Pericles
Pericles (495 – 429 BC) was Athens’ dominant political figure in the mid 5th century BC. The Athenian golden age, during which the city reached the apogee of its power and its empire reached its greatest extent, is also known as the “Age of Pericles“. He was born to a populist general, Xanthippus, who was ostracized and exiled in 484 BC but was recalled four years later during the crisis of the Persian invasion and led the Athenians at the Battle of Mycale.
He grew up wealthy, and was a patron of culture and the arts since his youth – Aeschylus’ oldest surviving play, The Persians, was paid for by Pericles in 472 BC. Pericles was also a friend and patron of Phidias, Ancient Greece’s greatest sculptor. During the Periclean Age, Athens flowered into a center of culture, art, education, and democracy.
Inheriting his father’s democratic leanings, by the 460s BC Pericles had become the deputy and right-hand man of Ephialtes, Athens’ radical democratic leader. When Ephialtes was assassinated in 461 BC, Pericles stepped into his shoes, completed the reform agenda, and dominated Athens until his death in 429 BC. A hawk, Pericles was a proponent of expanding Athens’ power abroad, and throughout his years in power aggressively advocated the expansion of Athenian dominance in the Aegean and Eastern Mediterranean.

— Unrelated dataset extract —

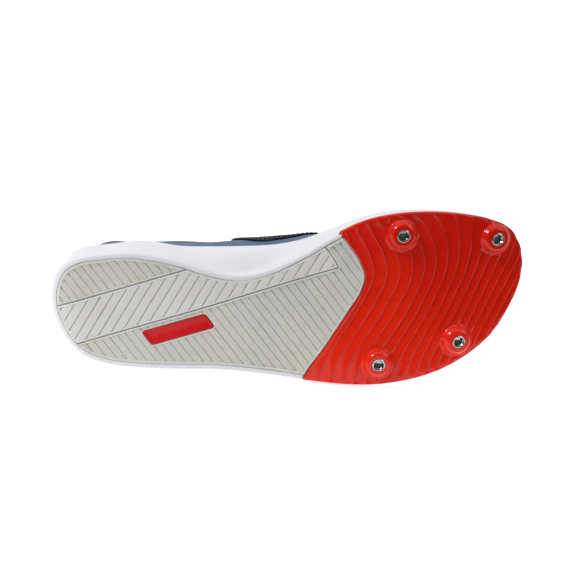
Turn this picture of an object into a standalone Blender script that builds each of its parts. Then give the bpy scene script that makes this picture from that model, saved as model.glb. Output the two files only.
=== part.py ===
"""Track spike shoe for the left foot, laid down on its lateral side.

The shoe is modelled standing: x runs from the heel's back to the toe, y to the lateral side and z up
from the floor. The tables hold shares of the named sizes, a row for each place. Sections stand in
upright planes: side by side along the foot, and fanned round one upright axis at the heel and at the
toe. A last step lays the finished shoe on the floor, where it comes to rest.
"""

import math

import bmesh
import bpy
import numpy as np
from mathutils import Matrix, Vector

# Driving dimensions, in metres
SOLE_LENGTH = 0.285
BALL_WIDTH = 0.105
INSTEP_RISE = 0.064
HEEL_STACK = 0.022
BALL_STACK = 0.011
TOE_STACK = 0.0085
HEEL_BEVEL = 0.004
BEVEL_REACH = 0.012
TOE_SPRING = 0.020
GAP = 0.0003

# Upper and what lies on and under it
UPPER_WALL = 0.0016
THROAT_HALF = 0.0058
EYESTAY_THICK = 0.0009
EYESTAY_GAP = 0.00048
EYESTAY_MARGIN = 0.0016
EYELET_RADIUS = 0.0018
EYELET_INSET = 0.0068
EYELET_PAIRS = 6
TONGUE_THICK = 0.0030
TONGUE_GAP = 0.0008
TONGUE_HALF_WIDTH = 0.0165
TONGUE_TOP_HALF_WIDTH = 0.0088
TONGUE_ABOVE = 0.020
INSOLE_THICK = 0.0030
LACE_WIDTH = 0.0046
LACE_THICK = 0.0013
LACE_CLEARANCE = 0.0008

# Sole pieces
RIM_WIDTH = 0.0036
RIM_HEIGHT = 0.0055
CREASE_DEPTH = 0.0010
CREASE_HEIGHT = 0.0074
LIP_THICK = 0.0028
FLANK_SHARE = 0.25
PLATE_THICK = 0.0030
POD_THICK = 0.0030
BADGE_LENGTH = 0.0395
BADGE_WIDTH = 0.0095
BADGE_THICK = 0.0018
BADGE_ROUND = 0.0022
BAND_WIDTH = 0.0252
COLLAR_STRIP = 0.0145
BOSS_HEIGHT = 0.0045
BOSS_BASE_RADIUS = 0.0097
BOSS_FACE_RADIUS = 0.0064
SOCKET_RADIUS = 0.0039
SOCKET_BORE_RADIUS = 0.0025
SOCKET_DEPTH = 0.0060
SOCKET_PROUD = 0.0002
SOCKET_FLOOR = 0.0012

# How far the cutters reach, past all that they cut
CUT_REACH = PLATE_THICK + POD_THICK + BOSS_HEIGHT
FAR = 2 * SOLE_LENGTH

# Places along the shoe, as shares of the sole's length
HEEL_CENTRE = 0.125
TOE_CENTRE = 0.80
HEEL_BEVEL_END = 0.06
ARCH_START = 0.28
ARCH_END = 0.55
WAIST = 0.40
SPRING_START = 0.66
SPRING_POWER = 1.7
STACK_START = 0.25
STACK_END = 0.62
THROAT_TOP = 0.42
THROAT_FRONT = 0.635
THROAT_ROUND = 0.025
THROAT_CLOSES = 0.53
EYESTAY_BACK = 0.375
EYESTAY_FRONT = 0.672
EYELET_BACK = 0.418
EYELET_FRONT = 0.602
TONGUE_FRONT = 0.66
TONGUE_NARROWS = 0.47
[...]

He successfully transformed the Delian League, which had started off as an anti-Persian defensive alliance headquartered in the island of Delos, into a de facto Athenian empire whose members were not permitted to leave, and who were compelled to pay annual taxes and other contributions into a treasury controlled by Athens. By the 440s BC, any remaining pretense was abandoned, and the Delian treasury was transferred from Delos to Athens, where it was used to pay for a magnificent public works program. Athens’ grandest monuments, such as the Acropolis and the Parthenon, were paid for by that act of brazen embezzlement.
In 431 BC, the drawn-out Peloponnesian War (431 – 404 BC) between Athens and Sparta began. Pericles ably led his city in the first two years, successfully neutralizing Sparta’s advantages as the Greek world’s most formidable land power, while leveraging Athens’ sea power to take the war to Sparta and her allies. However, a plague struck Athens in 429 BC, and Pericles was one of its victims.
Athens failed to produce another leader of Pericles’ caliber. The city, led by a series of lesser men during the prolonged conflict, lurched from mistake to mistake until the war ended in catastrophic Athenian defeat and collapse in 404 BC.